- Instructions to follow
Could you quote, exactly as they stand, the lines running from the one with "for node in" to the final line of the material?

::::::::

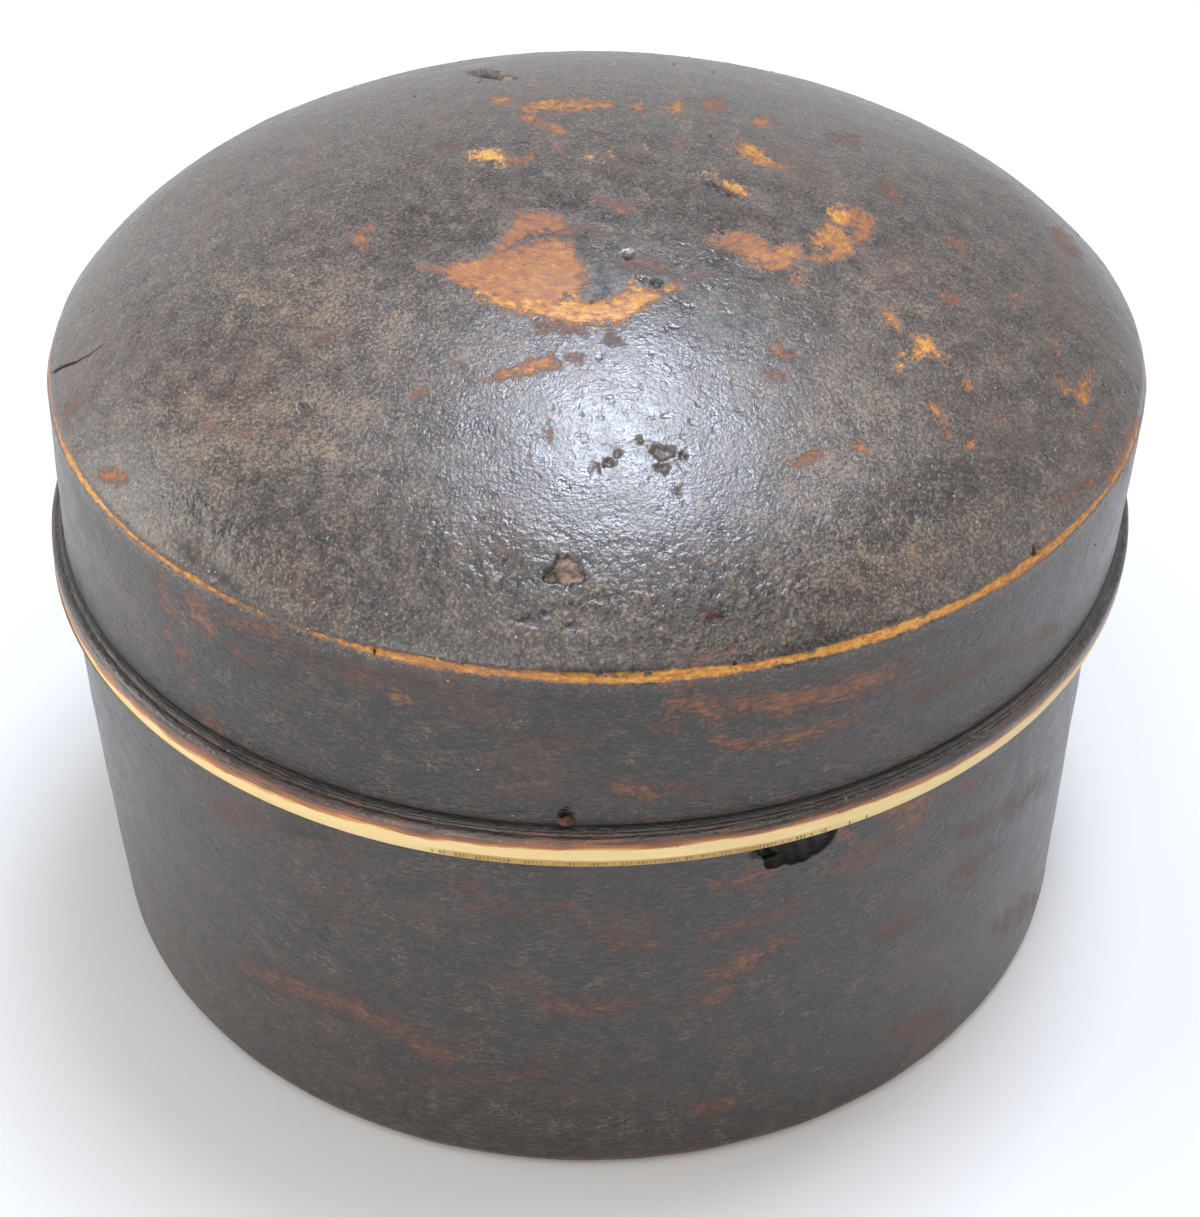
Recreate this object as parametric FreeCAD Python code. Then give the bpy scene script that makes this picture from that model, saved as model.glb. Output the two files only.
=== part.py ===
import FreeCAD, Part
import math
import os

# A round box turned from wood in two pieces. The base is a bowl with a raised
# neck inside its rim. The lid is a dome with a low skirt that slips down over
# the neck, and ends in a beaded flange that rests on the rim.
# Millimetres, +Z up. The origin is the middle of the face that it stands on,
# and the lid is on.

# Outside of the base
wall_radius = 76.9
base_height = 64.8
foot_edge_radius = 2.4
foot_edge_flat_count = 3
rim_edge = 0.4

# Underside of the base, which stands on a ring round a shallow hollow
rest_ring_width = 11.0
underside_hollow = 0.8
underside_lead = 2.5

# Inside of the base
wall_thickness = 10.1
floor_thickness = 9.0
bowl_corner_radius = 17.0
bowl_corner_flat_count = 5

# Neck of the base, which holds the lid in place
neck_height = 10.5
neck_thickness = 5.2
neck_lead = 0.8

# Fit of the lid on the neck
fit_clearance = 0.4
head_clearance = 0.8

# Flange at the foot of the lid, from the seam upwards
flange_projection = 1.8
stained_band_height = 1.1
stained_band_taper = 0.2
bare_band_height = 2.3
flange_shoulder_radius = 0.9
flange_shoulder_flat_count = 3
quirk_width = 0.5
bead_radius = 0.4
bead_flat_count = 2
groove_width = 0.5
groove_depth = 0.5

# Skirt and dome of the lid
skirt_overhang = 1.3
skirt_draw_in = 0.5
skirt_height = 23.0
dome_rise = 27.0
dome_thickness = 7.0
dome_inside_flat_count = 3
shoulder_inside_flat_count = 1

# Flat that wear has left along the arris between skirt and dome
worn_drop = 0.9
worn_inset = 0.7

# Where the crown of the dome turns into its shoulder, as shares of the radius
# at the arris and of the rise above it
shoulder_radius_share = 0.82
shoulder_rise_share = 0.42

# What follows from the sizes of the base
bowl_radius = wall_radius - wall_thickness
neck_radius = bowl_radius + neck_thickness
neck_top = base_height + neck_height
rest_ring_outer = wall_radius - foot_edge_radius
rest_ring_inner = rest_ring_outer - rest_ring_width
floor_top = underside_hollow + floor_thickness

# What follows for the lid, which sits on the rim of the base
seam = base_height
bore_radius = neck_radius + fit_clearance
bore_top = neck_top + head_clearance
hollow_radius = bowl_radius
skirt_foot_radius = wall_radius + skirt_overhang
arris_radius = skirt_foot_radius - skirt_draw_in
flange_radius = skirt_foot_radius + flange_projection
stained_band_top = seam + stained_band_height
bare_band_top = stained_band_top + bare_band_height
shoulder_top = bare_band_top + flange_shoulder_radius
bead_root = flange_radius - flange_shoulder_radius - quirk_width
bead_top = shoulder_top + bead_radius + bead_radius
groove_floor = skirt_foot_radius - groove_depth
skirt_foot = bead_top + groove_width
arris_height = skirt_foot + skirt_height
apex_height = arris_height + dome_rise
skirt_slope = skirt_draw_in / skirt_height
worn_radius = arris_radius + worn_drop * skirt_slope

upwards = FreeCAD.Vector(0, 0, 1)


def point(radius, height):
    """A point of an outline, in the half plane that is turned about Z."""
    return FreeCAD.Vector(radius, 0, height)


def arc_centre(start, outwards, end):
    """Centre of the arc that runs from start to end, square to outwards at start."""
    chord = end - start
    radius = -chord.dot(chord) / (2 * chord.dot(outwards))
    return start - outwards * radius


class Outline:
    """A closed outline that is drawn edge by edge and then turned about Z."""

    def __init__(self, radius, height):
        self.first = point(radius, height)
        self.pen = self.first
        self.edges = []

    def line(self, radius, height):
        """Draws a straight edge to a point."""
        end = point(radius, height)
        self.edges.append(Part.LineSegment(self.pen, end).toShape())
        self.pen = end

    def round(self, centre, end):
        """Draws the shorter arc about a centre to a point."""
        to_pen = self.pen - centre
        to_middle = (to_pen + end - centre).normalize() * to_pen.Length
        self.edges.append(Part.Arc(self.pen, centre + to_middle, end).toShape())
        self.pen = end

    def ease(self, centre, end, flats):
        """Draws a small round to a point as a few equal flats about a centre."""
        to_pen = self.pen - centre
        to_end = end - centre
        turn = to_pen.getAngle(to_end)
        for flat in range(1, flats):
            back = math.sin(turn - turn * flat / flats)
            ahead = math.sin(turn * flat / flats)
            corner = centre + (to_pen * back + to_end * ahead) / math.sin(turn)
            self.line(corner.x, corner.z)
        self.line(end.x, end.z)

    def turn(self):
        """Closes the outline and turns it into a solid."""
        self.line(self.first.x, self.first.z)
        face = Part.Face(Part.Wire(self.edges))
        return face.revolve(FreeCAD.Vector(), upwards, 360)


class Dome:
    """The dome's curve: a crown arc that runs smoothly into a shoulder arc."""

    def __init__(self):
        apex = point(0, apex_height)
        arris = point(arris_radius, arris_height)
        self.blend = point(
            arris_radius * shoulder_radius_share,
            arris_height + dome_rise * shoulder_rise_share,
        )
        self.crown_centre = arc_centre(apex, upwards, self.blend)
        self.crown_radius = (apex - self.crown_centre).Length
        outwards = (self.blend - self.crown_centre).normalize()
        self.shoulder_centre = arc_centre(self.blend, outwards, arris)
        self.shoulder_radius = (arris - self.shoulder_centre).Length

    def surface(self, radius, depth):
        """The point at a radius, at a depth under the dome's outer surface."""
        blend = self.blend_under(depth)
        if radius > blend.x:
            centre, arc_radius = self.shoulder_centre, self.shoulder_radius - depth
        else:
            centre, arc_radius = self.crown_centre, self.crown_radius - depth
        along = radius - centre.x
        return point(radius, centre.z + math.sqrt(arc_radius ** 2 - along ** 2))

    def blend_under(self, depth):
        """The point where crown and shoulder meet, at a depth."""
        inwards = (self.crown_centre - self.blend).normalize()
        return self.blend + inwards * depth

    def draw_up(self, outline):
        """Draws the outside from the arris to the apex."""
        outline.round(self.shoulder_centre, self.blend)
        outline.round(self.crown_centre, self.surface(0, 0))

    def draw_down(self, outline, depth, radius):
        """Draws the inside, in a few flats, from the middle out to a radius."""
        blend = self.blend_under(depth)
        end = self.surface(radius, depth)
        if radius > blend.x:
            outline.ease(self.crown_centre, blend, dome_inside_flat_count)
            outline.ease(self.shoulder_centre, end, shoulder_inside_flat_count)
        else:
            outline.ease(self.crown_centre, end, dome_inside_flat_count)


def make_base():
    """The bowl: hollowed foot, wall, rim, raised neck and rounded inside."""
    outline = Outline(0, underside_hollow)
    outline.line(rest_ring_inner - underside_lead, underside_hollow)
    outline.line(rest_ring_inner, 0)
    outline.line(rest_ring_outer, 0)
    outline.ease(
        point(rest_ring_outer, foot_edge_radius),
        point(wall_radius, foot_edge_radius),
        foot_edge_flat_count,
    )
    outline.line(wall_radius, base_height - rim_edge)
    outline.line(wall_radius - rim_edge, base_height)
    outline.line(neck_radius, base_height)
    outline.line(neck_radius, neck_top - neck_lead)
    outline.line(neck_radius - neck_lead, neck_top)
    outline.line(bowl_radius, neck_top)
    outline.line(bowl_radius, floor_top + bowl_corner_radius)
    outline.ease(
        point(bowl_radius - bowl_corner_radius, floor_top + bowl_corner_radius),
        point(bowl_radius - bowl_corner_radius, floor_top),
        bowl_corner_flat_count,
    )
    outline.line(0, floor_top)
    return outline.turn()


def draw_flange(outline):
    """Draws the flange from the seam up to the foot of the skirt."""
    outline.line(flange_radius - stained_band_taper, seam)
    outline.line(flange_radius, stained_band_top)
    outline.line(flange_radius, bare_band_top)
    outline.ease(
        point(flange_radius - flange_shoulder_radius, bare_band_top),
        point(flange_radius - flange_shoulder_radius, shoulder_top),
        flange_shoulder_flat_count,
    )
    outline.line(bead_root, shoulder_top)
    bead_crest = point(bead_root + bead_radius, shoulder_top + bead_radius)
    for corner in (bead_crest, point(bead_root, bead_top)):
        outline.ease(point(bead_root, bead_crest.z), corner, bead_flat_count)
    outline.line(groove_floor, bead_top)
    outline.line(skirt_foot_radius, skirt_foot)


def make_lid():
    """The domed lid: beaded flange, skirt, dome, and the bore for the neck."""
    dome = Dome()
    outline = Outline(bore_radius + neck_lead, seam)
    draw_flange(outline)
    outline.line(worn_radius, arris_height - worn_drop)
    worn_edge = dome.surface(arris_radius - worn_inset, 0)
    outline.line(worn_edge.x, worn_edge.z)
    dome.draw_up(outline)
    outline.line(0, apex_height - dome_thickness)
    dome.draw_down(outline, dome_thickness, hollow_radius)
    outline.line(hollow_radius, bore_top)
    outline.line(bore_radius, bore_top)
    outline.line(bore_radius, seam + neck_lead)
    return outline.turn()


def main():
    """Writes each piece of the box to its own file."""
    os.makedirs("parts", exist_ok=True)
    pieces = {"base": make_base(), "lid": make_lid()}
    for name, solid in pieces.items():
        solid.exportStep(f"parts/{name}.step")
        centre = solid.CenterOfMass
        print(
            f"{name}: valid {solid.isValid()}, {len(solid.Solids)} solid, "
            f"{solid.Volume:.0f} mm3, centre of mass at height {centre.z:.1f}"
        )


main()
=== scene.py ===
"""Looks of a round lidded box, turned from wood and covered in old dark lacquer.

Lengths are in metres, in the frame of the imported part: +Z up along the turning
axis, the photographed side towards -Y, the origin under the middle of the base.
A point of a piece's section is a complex number: its radius, then its height.
"""

import cmath
import logging
import math
from dataclasses import dataclass, field
from enum import Enum
from itertools import pairwise

import bmesh
import bpy
import numpy as np
from mathutils import Matrix, Vector

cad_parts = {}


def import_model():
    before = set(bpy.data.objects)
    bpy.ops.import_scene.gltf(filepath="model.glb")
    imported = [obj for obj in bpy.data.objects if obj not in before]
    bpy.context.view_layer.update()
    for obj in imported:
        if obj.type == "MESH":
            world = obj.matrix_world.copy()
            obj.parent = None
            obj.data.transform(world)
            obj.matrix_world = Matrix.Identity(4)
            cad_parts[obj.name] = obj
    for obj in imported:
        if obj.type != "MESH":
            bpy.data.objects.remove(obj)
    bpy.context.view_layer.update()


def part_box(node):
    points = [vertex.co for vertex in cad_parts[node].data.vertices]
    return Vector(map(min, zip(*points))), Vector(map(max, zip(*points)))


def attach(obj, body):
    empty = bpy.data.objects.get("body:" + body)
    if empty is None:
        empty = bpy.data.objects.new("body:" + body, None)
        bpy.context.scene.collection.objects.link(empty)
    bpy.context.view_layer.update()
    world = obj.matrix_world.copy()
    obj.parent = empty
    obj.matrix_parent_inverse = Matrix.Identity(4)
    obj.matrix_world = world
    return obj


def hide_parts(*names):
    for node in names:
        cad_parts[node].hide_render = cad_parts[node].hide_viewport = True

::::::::

- The completed task
    for node in names:
        cad_parts[node].hide_render = cad_parts[node].hide_viewport = True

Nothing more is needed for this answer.